One of the defining features of Canada’s political landscape in the 20th century was the dominant role of both Quebec and Ontario in federal politics. Liberal majorities more often than not were won in Quebec and Ontario. The vital importance and role of the two provinces is typically attributed to the high number of seats found in both. Quebec has 75 seats, Ontario 106.  More fundamentally, however, the dominant role of the two provinces was a function of the economy. Both were manufacturing heartlands, the basis of Canada’s economic development and strong rates of economic growth throughout much of the last century. Liberalism thrived largely because the economy made it possible for it to do so.

Quebec and Ontario’s shared dominance produced its own echoes throughout western Canada. Throughout much of the last century Alberta’s resentment towards Central Canada festered. Alberta’s political establishment in particular took exception to their limited role in national politics and to intrusions into their own provincial affairs. Equally important was the gradual emergence of a different set of ideological priorities. Most Albertans thought the Canadian state was too expansionist and committed to programs that were too costly. Taxes were too high. Liberalism, from the perspective of many in the west, was the problem with how the country was governed. This was the impetus fuelling the formation of the Reform Party, the Conservative-Alliance Party and finally the revived conservative party under Stephen Harper. They have spent years maneuvering their way towards power in Ottawa. Their efforts have been aided by Canada’s altered economic landscape. Ontario and Quebec’s manufacturing base has withered. Alberta in particular is, of course, rich in oil, a limited resource that more and more of the world needs.

This gradual shift westward in economic power has had various long term consequences, some of which account for the waning appeal of liberalism and for the liberal party’s malaise. Governments, we are told, can no longer assume an active role in meeting important social challenges. For doing so might require taking on a deficit or worse, increasing taxes.

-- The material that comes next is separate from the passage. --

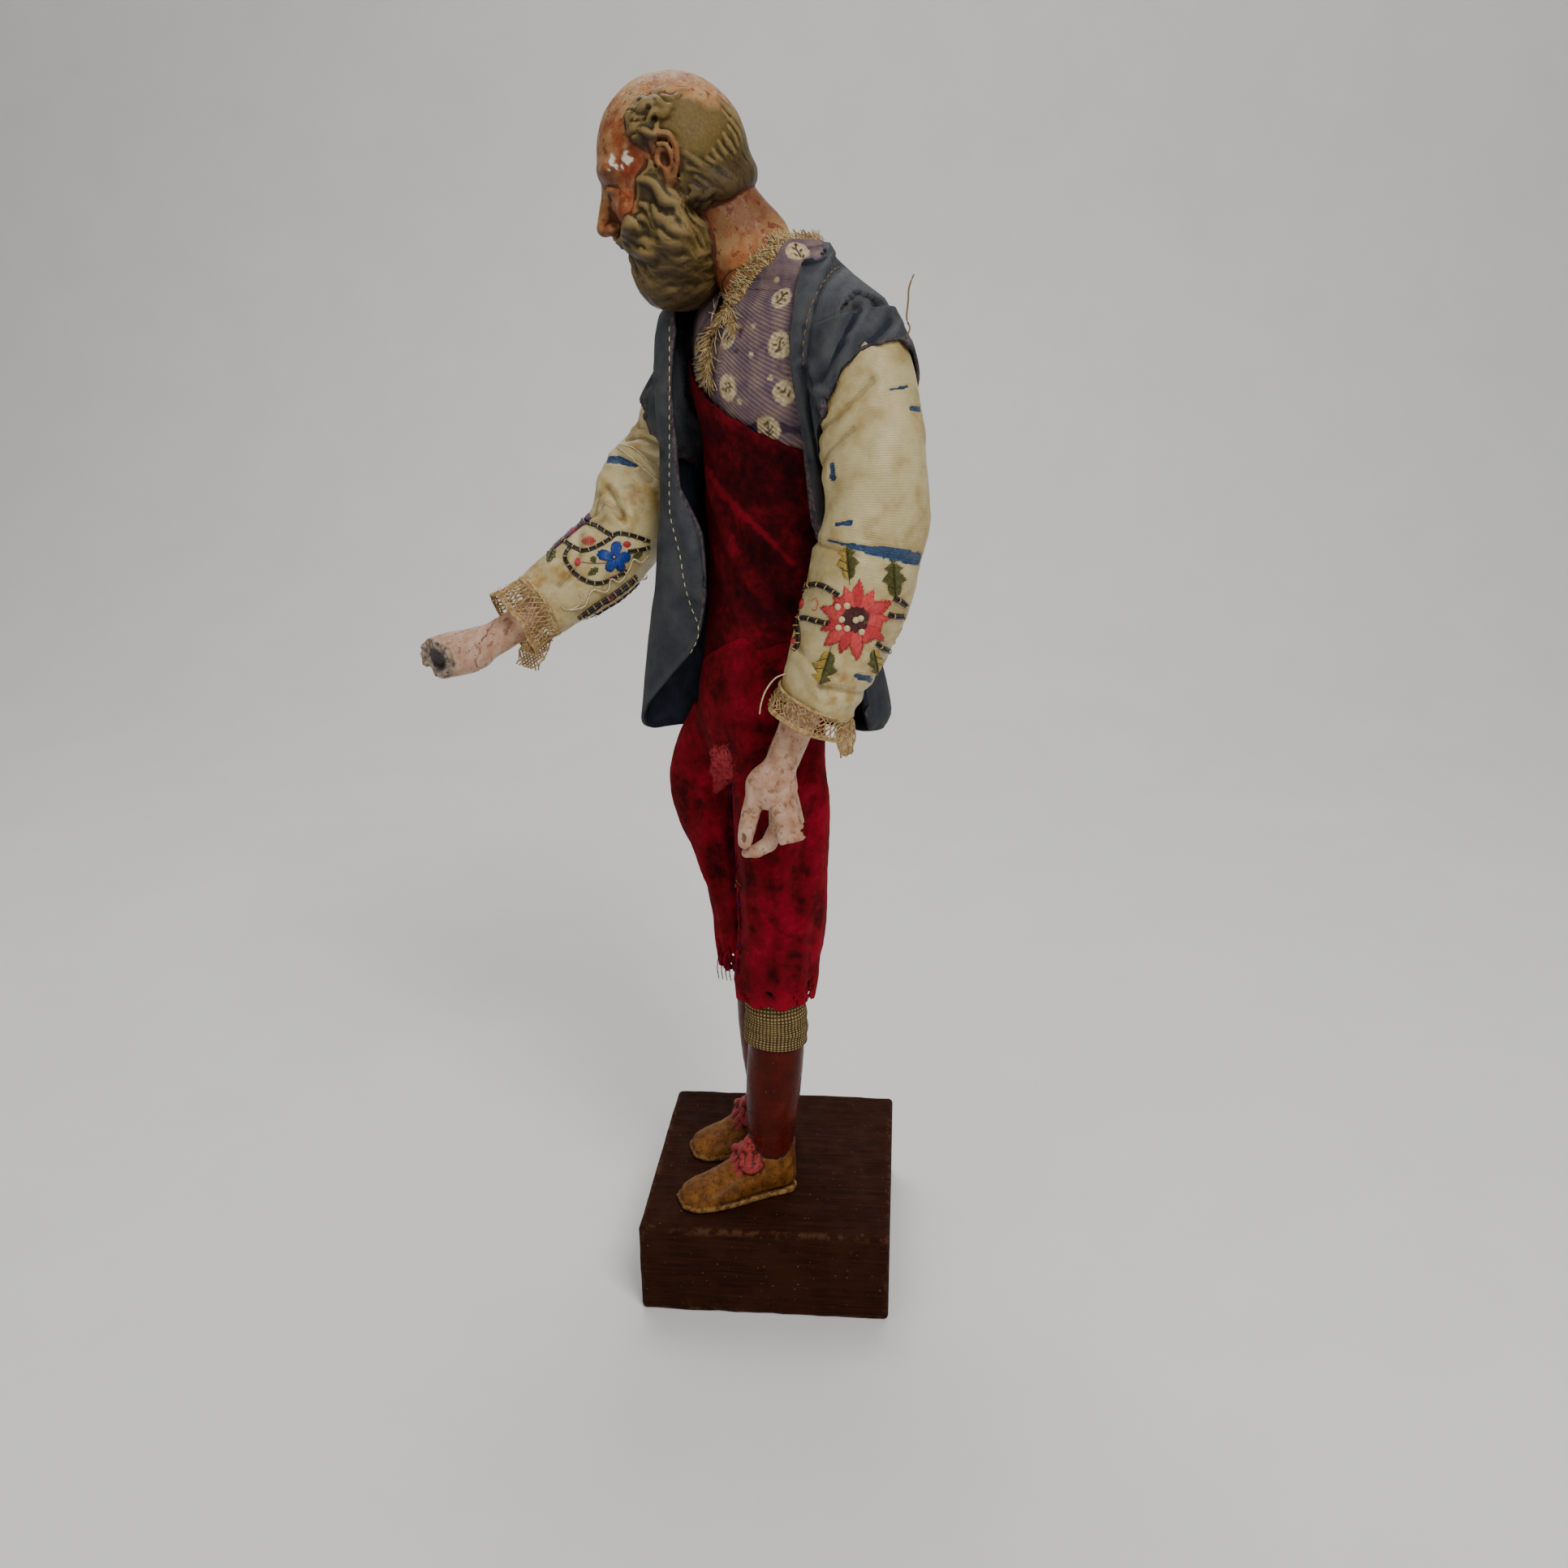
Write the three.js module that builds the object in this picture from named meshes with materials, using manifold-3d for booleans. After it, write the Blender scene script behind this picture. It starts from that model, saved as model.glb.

Any policy initiative that might require increasing taxes is immediately characterized as irresponsible and unaffordable. Stephane Dion’s proposal in 2008 to use a taxation scheme to combat climate change was ruthlessly – and successfully – pilloried by the conservatives. This election, Michael Ignatieff’s promise to rescind the conservative’s last round of corporate tax cuts was similarly dismissed. Liberalism hasn’t been able to withstand the strain to which it has been subject. And the liberal party hasn’t figured out how to successfully challenge the prevailing economic wisdom the conservatives keep preaching to Canadians. Until they do, the party’s fortunes are not bound to improve.